В: Неужели ты хочешь, чтобы на этих твоих фотоландшафтах стояли лиловые печати и штемпели спонсоров? Ведь печать в Китае и в Японии — это эстетика, а у нас — канцеляризм.
О: Почему бы нет? Спонсор, например, дает деньги на выставку, то есть он разделяет со мной ответственность за нее. Выставка будет в Третьяковке — на пейзажах будет и ее штамп. К тому же и эти фотографии — не китайские панорамные виды, это документы по всей форме, которыми заявлялись права на освоение и разработку каких-то месторождений руды. То есть печати адекватны изображениям, которые, в свою очередь, адекватны алюминиевой инсталляции.

В: Но не будет ли это выглядеть как профанация утонченной восточной традиции? Не возникнут ли ассоциации с советским бюрократизмом — штемпелями «Проверено» и «Для служебного пользования»? Ты полагаешь, что зрители отнесутся к этому с дзенским юмором?
О: Конечно, эти ландшафты будут рассматриваться с улыбкой, но надеюсь, что с улыбкой понимания. На этой двусмысленности и построен проект: с одной стороны, по виду почти лунные или вообще какие-то инопланетные кратеры и горы, с другой — вполне приземленные штампы. При этом я хочу сделать так, чтобы при распечатке эти фотографии действительно напоминали протяженные свитки. И может быть, потом, когда эти вещи уйдут к каким-то коллекционерам или организациям, на них появятся новые печати. Кстати, планируется, что выставка потом отправится в Китай, где, возможно, тоже поставят свои штампы. Иначе говоря, в проекте уже заложена некая процессуальность.
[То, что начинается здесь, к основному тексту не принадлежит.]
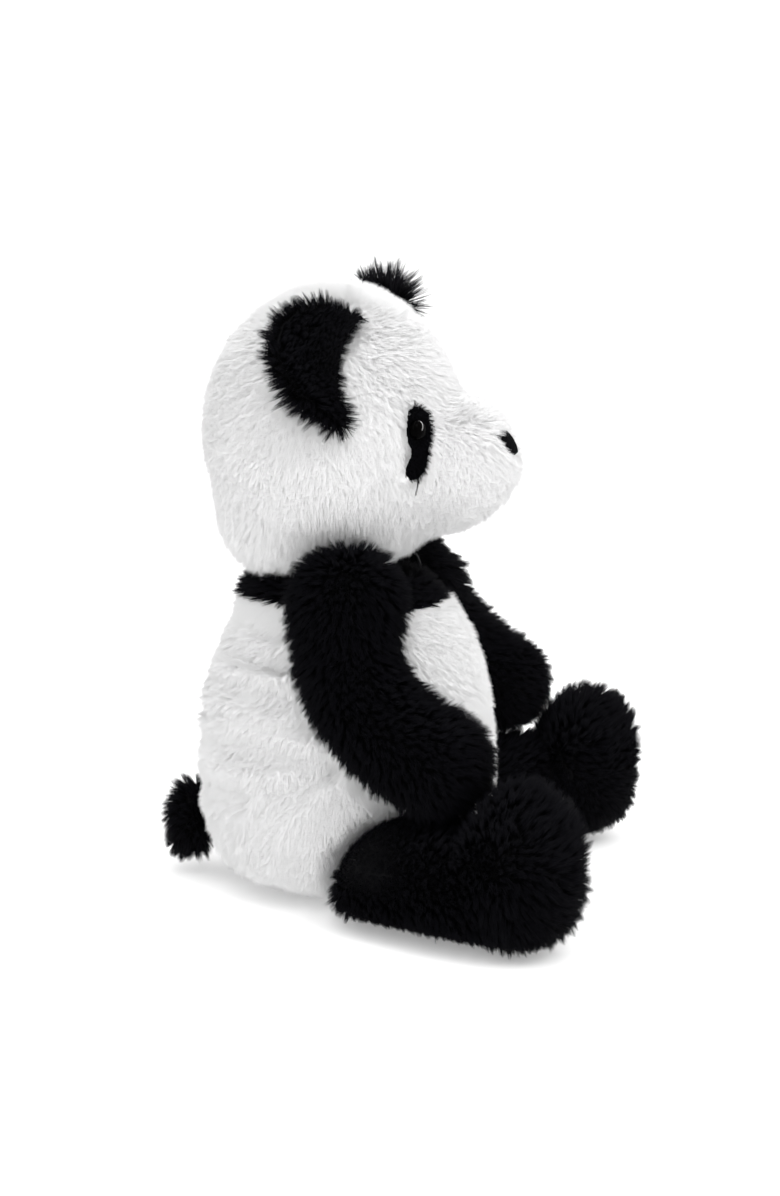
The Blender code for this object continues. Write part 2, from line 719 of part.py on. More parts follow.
clear_scene()
build_body()
build_neck()
build_head()
build_face()
build_ears()
build_arms()
build_legs()
build_tail()
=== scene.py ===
"""Plush panda, sitting: its pile, thread, eyes, floor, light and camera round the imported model."""

import math

import bpy
import numpy as np
from mathutils import Matrix, Vector, noise
from mathutils.bvhtree import BVHTree
from mathutils.kdtree import KDTree


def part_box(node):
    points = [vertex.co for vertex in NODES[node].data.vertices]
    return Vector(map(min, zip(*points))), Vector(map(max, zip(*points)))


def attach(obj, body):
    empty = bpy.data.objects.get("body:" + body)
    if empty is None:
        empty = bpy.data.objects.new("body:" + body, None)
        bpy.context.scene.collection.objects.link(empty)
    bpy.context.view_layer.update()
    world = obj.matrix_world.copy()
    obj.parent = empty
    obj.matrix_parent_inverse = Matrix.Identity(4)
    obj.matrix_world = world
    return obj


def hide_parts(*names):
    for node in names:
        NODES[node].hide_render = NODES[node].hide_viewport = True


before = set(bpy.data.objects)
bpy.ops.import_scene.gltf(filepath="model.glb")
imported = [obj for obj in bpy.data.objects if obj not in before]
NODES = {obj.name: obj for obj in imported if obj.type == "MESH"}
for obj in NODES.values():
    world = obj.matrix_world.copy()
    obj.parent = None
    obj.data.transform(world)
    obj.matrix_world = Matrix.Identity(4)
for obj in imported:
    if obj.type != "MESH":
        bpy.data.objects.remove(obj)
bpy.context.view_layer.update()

MM = 0.001
SIDES = {"left": 1.0, "right": -1.0}
UV_NAME = "OFBake"
DOWN = np.array((0.0, 0.0, -1.0))
# The lowest places of tufts, of a backing's outer side and of its inner side.
FLOOR_CLEAR = 0.3 * MM
FLOOR_OUTER = 1.2 * MM
FLOOR_INNER = 1.0 * MM
# How far a backing stays outside the stuffing, and how deep a tuft's root sits in it.
SKIN_CLEAR = 0.8 * MM
ROOT_DEPTH = 0.4 * MM
# How far out a node is looked for that covers the fur, and how far the fur stands up beside it.
COVER_REACH = 8 * MM
COVER_LIFT = 3.5 * MM
STITCH_PITCH = 0.42 * MM
STITCH_RADIUS = 0.3 * MM
STITCH_RINGS = 14
THREAD_RADIUS = 0.34 * MM
THREAD_SIDES = 6
# How deep the stitched nose sits, how much wider it and the bare place under it are than the node,
# and how fast its corners rise and the muzzle turns back, both per metre of width squared.
NOSE_INSET = 2.4 * MM
NOSE_WIDEN = 1.42
BARE_WIDEN = 1.2
NOSE_WING = 42.0
MUZZLE_ROUND = 60.0
# The first seed of each part's pile.
SEED = {
    "torso": 100,
    "head": 200,
    "arm": 300,
    "leg": 400,
    "ear": 500,
    "tail": 600,
    "neck": 620,
    "patch": 700,
    "nose": 900,
}


# ---------------------------------------------------------------- arrays and meshes


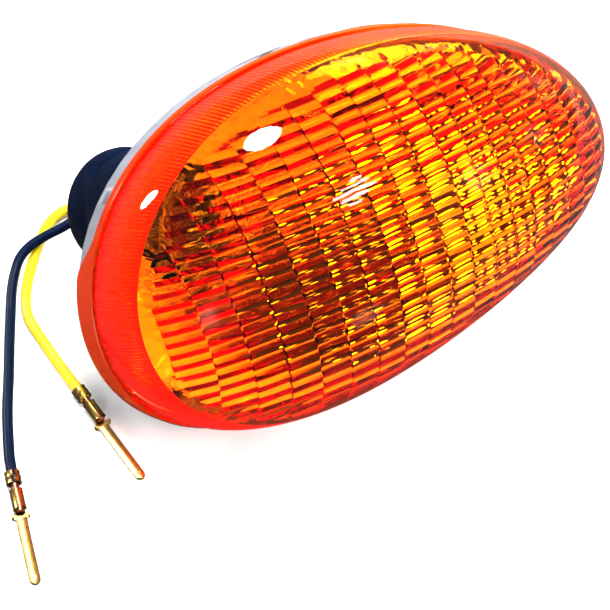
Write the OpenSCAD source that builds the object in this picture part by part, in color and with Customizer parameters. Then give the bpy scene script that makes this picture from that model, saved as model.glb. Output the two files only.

P.S. Неделю спустя после этого разговора концепция выставки у художника кардинально изменилась. Антон Ольшванг решил посвятить ее трагедии, связанной с АЭС «Фукусима-1». Теперь в «Слое 99,9/1» можно будет обнаружить такие артефакты, как фотографии внутренней стороны масок театра Но, планы типовых японских квартир в виде песочных мандал и некие металлические аккумуляции. Конечно, если концепция в очередной раз не изменится.